Отнимать и подглядывать | страница 117



Советская литература признавала предложенную властью идейную парадигму как данность. Таково было подавляющее большинство тогдашних литераторов.

Антисоветская – изо всех сил с нею боролась. Это были единицы – Солженицын, Шаламов, Синявский и Даниэль, Аркадий Белинков. Простите, если кого не упомнил. Но важнее всего была тут не борьба с советской властью, не обличение ее пороков, а именно неприятие официального воззрения на отечественную историю и советское общество.

Внесоветская – представляла собою попытку вообще из нее выпрыгнуть, писать, как будто ты не советский писатель, а американец в Париже. Примерно так старались писать Аксенов и Гладилин, Венедикт Ерофеев и молодой Катаев. Отчасти даже Нагибин.

Трифонов – безоговорочно советский писатель. Он не существовал вне правил русско-советского литературного поведения – то есть не мог отказаться от политического высказывания. Собственно, концентрация на повседневности и была таким высказыванием: просто жизнь – вот предел, очерченный для добрых граждан. «Внесоветская литература» молодых космополитичных шестидесятников и примкнувшего к ним Катаева была другой – стилистическая фронда, осторожные насмешки над авторитетами, обращение к запретной русской философии. Трифонов называет эту философию «Леонтьевы, Бердяевы и прочие Белибердяевы» и принципиально не касается текущей политики.

Вот, собственно, кредо 1970-х: молчи, занимайся собой. Собой, своими делами, понял?

Что касается советской истории, то он принял официальную, точнее говоря, официально никогда не отмененную концепцию: добрые и честные люди («ленинцы») совершили революцию и победили в гражданской войне, а потом пришли злые и подлые люди («сталинцы») и уничтожили добрых и честных.

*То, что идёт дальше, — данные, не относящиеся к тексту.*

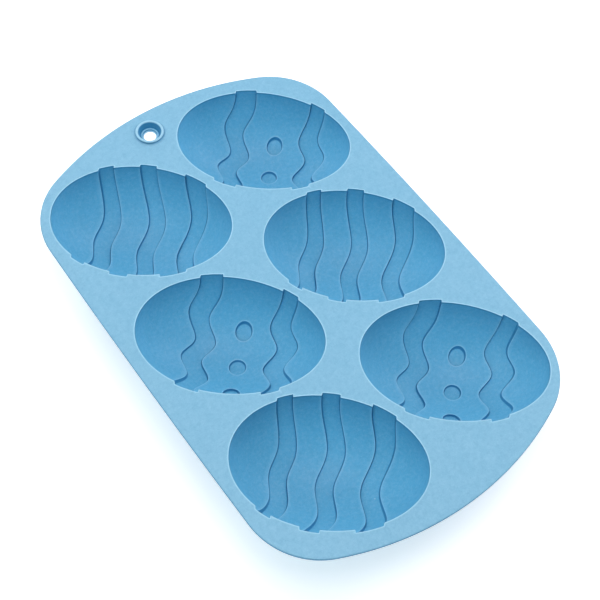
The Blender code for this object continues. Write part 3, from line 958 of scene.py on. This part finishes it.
# ---- eyelet ----
WALL_SHARES = (0.15, 0.85)   # where a wall between two rounded corners has rings of its own
CORNER_STEPS = 7
LIP_ROUNDING = 0.00045
FINE_ROUNDING = 0.00015      # of the step's corners


def corner_arc(before, here, after, rounding):
    """Points and normals round one corner of a closed profile."""
    here = np.array(here)
    a, b = unit(np.array(before) - here), unit(np.array(after) - here)
    half = np.arccos(np.clip(np.dot(a, b), -1, 1)) / 2
    reach = rounding / tan(half)
    start, end = here + a * reach, here + b * reach
    middle = here + unit(a + b) * rounding / sin(half)
    facing = 1 if np.cross(-a, b) > 0 else -1
    shares = np.linspace(0, 1, CORNER_STEPS)[:, None]
    spokes = unit((start - middle) * (1 - shares) + (end - middle) * shares)
    return middle + spokes * rounding, spokes * facing


def rounded_profile(corners):
    """Points, normals, marks of painted highlight and shade, and share of painted shade colour of
    a closed profile of rounded corners.

    Each corner is (radius, height, rounding, mark, inner, mark of the wall after it, its inner).
    """
    count = len(corners)
    arcs = [corner_arc(corners[k - 1][:2], corners[k][:2], corners[(k + 1) % count][:2],
                       corners[k][2]) for k in range(count)]
    points, normals, marks, inner = [], [], [], []
    for k, (arc, directions) in enumerate(arcs):
        mark, painted_shade_share, wall_mark, wall_painted_shade_share = corners[k][3:]
        following = arcs[(k + 1) % count][0][0]
        points += [*arc, *(arc[-1] + (following - arc[-1]) * share for share in WALL_SHARES)]
        normals += [*directions, *(directions[-1] for _ in WALL_SHARES)]
        marks += [mark] * len(arc) + [wall_mark] * len(WALL_SHARES)
        inner += [painted_shade_share] * len(arc) + [wall_painted_shade_share] * len(WALL_SHARES)
    return np.array(points), np.array(normals), np.array(marks), np.array(inner)


def add_eyelet():
    """A turned ring: raised lip, tapered counterbore, a step and the through hole."""
    outer, foot = EYELET_RADIUS, EYELET_RADIUS - FOOT_INSET
    inner = outer - LIP_WIDTH
    # Marks below zero paint highlights on the lip and the step's edges, marks above zero paint
    # shade on the ring's outside and down the bore; inner shares lay the cavities' painted shade
    # colour in the bore
    corners = [
        (HANG_HOLE_RADIUS, -EYELET_DEPTH, 0.00020, -0.3, 0.5, 0.0, 0.0),
        (foot, -EYELET_DEPTH, 0.00060, -0.2, 0.0, 0.0, 0.0),
        (outer - 0.0003, -WEB_THICKNESS - 0.0008, 0.00040, 0.0, 0.0, 0.8, 0.6),
        (outer, LIP_HEIGHT, LIP_ROUNDING, -0.5, 0.0, -0.6, 0.0),
        (inner, LIP_HEIGHT, LIP_ROUNDING, -0.7, 0.0, 1.0, 1.0),
        (COUNTERBORE_RADIUS, -COUNTERBORE_DEPTH, 0.00020, 1.4, 1.0, -0.1, 0.7),
        (STEP_RADIUS, -COUNTERBORE_DEPTH, FINE_ROUNDING, -1.0, 0.2, 0.5, 0.8),
        (STEP_RADIUS - STEP_DRAFT, -STEP_DEPTH, FINE_ROUNDING, 0.7, 0.8, -0.3, 0.3),
        (HANG_HOLE_RADIUS, -STEP_DEPTH, FINE_ROUNDING, -1.0, 0.0, -0.3, 0.0),
    ]
    points, normals, marks, painted_shade_share = rounded_profile(corners)
    turns = 2 * pi * np.arange(EYELET_SIDES) / EYELET_SIDES
    rings, ring_normals = [], []
    for (r, z), (nr, nz) in zip(points, normals):
        rings.append(np.column_stack([EYELET_PLACE.x + r * np.cos(turns),
                                      EYELET_PLACE.y + r * np.sin(turns),
                                      np.full(EYELET_SIDES, WEB_TOP + z)]))
        ring_normals.append(np.column_stack([nr * np.cos(turns), nr * np.sin(turns),
                                             np.full(EYELET_SIDES, nz)]))
    skin = Skin()
    index = skin.add(soften(np.array(rings)), marks[:, None], painted_shade_share[:, None])
    index = np.vstack([index, index[:1]])
    ring_normals.append(ring_normals[0])
    skin.quads(index, np.array(ring_normals), closed=True)
    return skin.piece("eyelet_skin", EYELET_SILICONE)


# ---- stage, camera and light ----
CAMERA_LENS = 71.43          # millimetres
CAMERA_SENSOR = 36.0         # millimetres
CAMERA_AZIMUTH = radians(-40.90)
CAMERA_ELEVATION = radians(59.44)
CAMERA_ROLL = radians(5.79)
CAMERA_DISTANCE = 0.6264
CAMERA_AIM = (-0.000915, -0.007164)
CAMERA_REACH = (0.01, 20.0)
FLOOR_HALF = 20.0
FLOOR_WHITE = (0.86, 0.87, 0.88)
FLOOR_GLOW = 0.40            # round the mould
FAR_GLOW = 0.95
GLOW_RANGE = (0.5, 2.2)      # distance from the mould over which the glow grows
SKY_STRENGTH = 0.20
BACKDROP_WHITE = (0.93, 0.95, 0.96)
WARM = (1.0, 0.885, 0.885)
COOL = (0.84, 1.0, 1.0)
SOFTBOX_SIZE = 0.6
SOFTBOX_DISTANCE = 0.9
SOFTBOXES = (                # name, azimuth and elevation in degrees, watts, colour
    ("far_left_softbox", -175.9, 25.0, 3.88, WARM),
    ("far_right_softbox", 94.1, 25.0, 5.24, WARM),
    ("overhead_softbox", -40.9, 88.0, 3.77, WARM),
    ("near_left_softbox", -85.9, 45.0, 1.94, COOL),
    ("near_right_softbox", 4.1, 45.0, 0.73, COOL),
)


def away_from_mould(turn, rise):
    """The direction from the mould to a camera or a lamp, from its azimuth and elevation."""
    return Vector((sin(turn) * cos(rise), -cos(turn) * cos(rise), sin(rise)))


def add_camera():
    back = away_from_mould(CAMERA_AZIMUTH, CAMERA_ELEVATION)
    right = Vector((0, 0, 1)).cross(back).normalized()
    up = back.cross(right)
    turned_right = right * cos(CAMERA_ROLL) + up * sin(CAMERA_ROLL)
    turned_up = up * cos(CAMERA_ROLL) - right * sin(CAMERA_ROLL)
    data = bpy.data.cameras.new("camera")
    data.lens = CAMERA_LENS
    data.sensor_width = CAMERA_SENSOR
    data.clip_start, data.clip_end = CAMERA_REACH
    camera = new_object("camera", data)
    place = Vector((*CAMERA_AIM, WEB_TOP)) + back * CAMERA_DISTANCE
    axes = Matrix((turned_right, turned_up, back)).transposed().to_4x4()
    camera.matrix_world = Matrix.Translation(place) @ axes
    bpy.context.scene.camera = camera


def add_area(name, azimuth, elevation, power, colour):
    """A square softbox that faces the mould."""
    out = away_from_mould(radians(azimuth), radians(elevation))
    data = bpy.data.lights.new(name, "AREA")
    data.shape = "SQUARE"
    data.size = SOFTBOX_SIZE
    data.energy = power
    data.color = colour
    lamp = new_object(name, data)
    lamp.visible_camera = False
    lamp.location = out * SOFTBOX_DISTANCE + Vector((0, 0, WEB_TOP))
    lamp.rotation_euler = out.to_track_quat("Z", "Y").to_euler()


def add_far_glow(tree, socket):
    """The floor glows faintly round the mould and more with distance, like a lit studio sweep."""
    nodes, links = tree.nodes, tree.links
    place = nodes.new("ShaderNodeNewGeometry")
    reach = nodes.new("ShaderNodeVectorMath")
    reach.operation = "LENGTH"
    ramp = nodes.new("ShaderNodeMapRange")
    ramp.interpolation_type = "SMOOTHSTEP"
    for name, value in (("From Min", GLOW_RANGE[0]), ("From Max", GLOW_RANGE[1]),
                        ("To Min", FLOOR_GLOW), ("To Max", FAR_GLOW)):
        ramp.inputs[name].default_value = value
    links.new(place.outputs["Position"], reach.inputs[0])
    links.new(reach.outputs["Value"], ramp.inputs["Value"])
    links.new(ramp.outputs["Result"], socket)


def add_floor():
    mesh = bpy.data.meshes.new("studio_floor")
    h = FLOOR_HALF
    mesh.from_pydata([(-h, -h, 0), (h, -h, 0), (h, h, 0), (-h, h, 0)], [], [(0, 1, 2, 3)])
    material = bpy.data.materials.new("studio_floor_paint")
    material.use_nodes = True
    shader = material.node_tree.nodes["Principled BSDF"]
    shader.inputs["Base Color"].default_value = (*FLOOR_WHITE, 1.0)
    shader.inputs["Roughness"].default_value = 0.9
    shader.inputs["Specular IOR Level"].default_value = 0.1
    shader.inputs["Emission Color"].default_value = (1.0, 1.0, 1.0, 1.0)
    add_far_glow(material.node_tree, shader.inputs["Emission Strength"])
    mesh.materials.append(material)
    floor = new_object("studio_floor", mesh)


def add_world():
    """A dim sky for the mould, and a pale backdrop wherever the floor doesn't reach."""
    world = bpy.data.worlds.new("studio")
    world.use_nodes = True
    nodes, links = world.node_tree.nodes, world.node_tree.links
    sky = nodes["Background"]
    sky.inputs["Color"].default_value = (*COOL, 1.0)
    sky.inputs["Strength"].default_value = SKY_STRENGTH
    backdrop = nodes.new("ShaderNodeBackground")
    backdrop.inputs["Color"].default_value = (*BACKDROP_WHITE, 1.0)
    backdrop.inputs["Strength"].default_value = 1.0
    rays = nodes.new("ShaderNodeLightPath")
    mix = nodes.new("ShaderNodeMixShader")
    links.new(rays.outputs["Is Camera Ray"], mix.inputs[0])
    links.new(sky.outputs[0], mix.inputs[1])
    links.new(backdrop.outputs[0], mix.inputs[2])
    links.new(mix.outputs[0], nodes["World Output"].inputs["Surface"])
    bpy.context.scene.world = world


def main():
    pieces = [(add_web(), "web", "web_silicone"),
              (add_eyelet(), "hanging_eyelet", "eyelet_silicone")]
    for node, (pattern, centre) in CUPS.items():
        skin = add_cup(node.replace("_cup_", "_cavity_") + "_skin", pattern, centre)
        pieces.append((skin, node, "cavity_silicone"))
    for piece, node, slot in pieces:
        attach(piece, "root")
        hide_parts(node)
    add_floor()
    add_world()
    add_camera()
    for softbox in SOFTBOXES:
        add_area(*softbox)
    bpy.context.scene.view_settings.view_transform = "Standard"


main()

Конечно, жизнь сильнее доктрины, особенно у такого писателя, как Трифонов. Кошмарная реальность коммунистического террора 1920-х прорывается на страницы «Старика», проскакивает фразами в «Доме на набережной». Но русский, а за ним и советский писатель не может только показывать, он непременно должен объяснять. И тут Трифонов, проникновенный мастер психологических подробностей, точнейший аналитик тончайших мотивов поведения, – тут он вдруг начинает говорить о тектонических сдвигах истории и уподобляет общественные конфликты столкновению наэлектризованных грозовых туч. То есть вдруг переходит на безличный, какой-то метаисторический уровень.

И это понятно. Человечески, психологически понятно. Трифонов остается верным, любящим, тоскующим сыном своего расстрелянного отца. Сыном честного коммуниста-ленинца, которого уничтожили сталинские перерожденцы. Понять, принять и вслух сказать, что в 1937 году старый пахан натравил новую банду на банду прежнюю, – он не мог. И уж тем более не мог позволить себе вспомнить, что ленинская гвардия поубивала не меньше народу, чем сталинские соколы.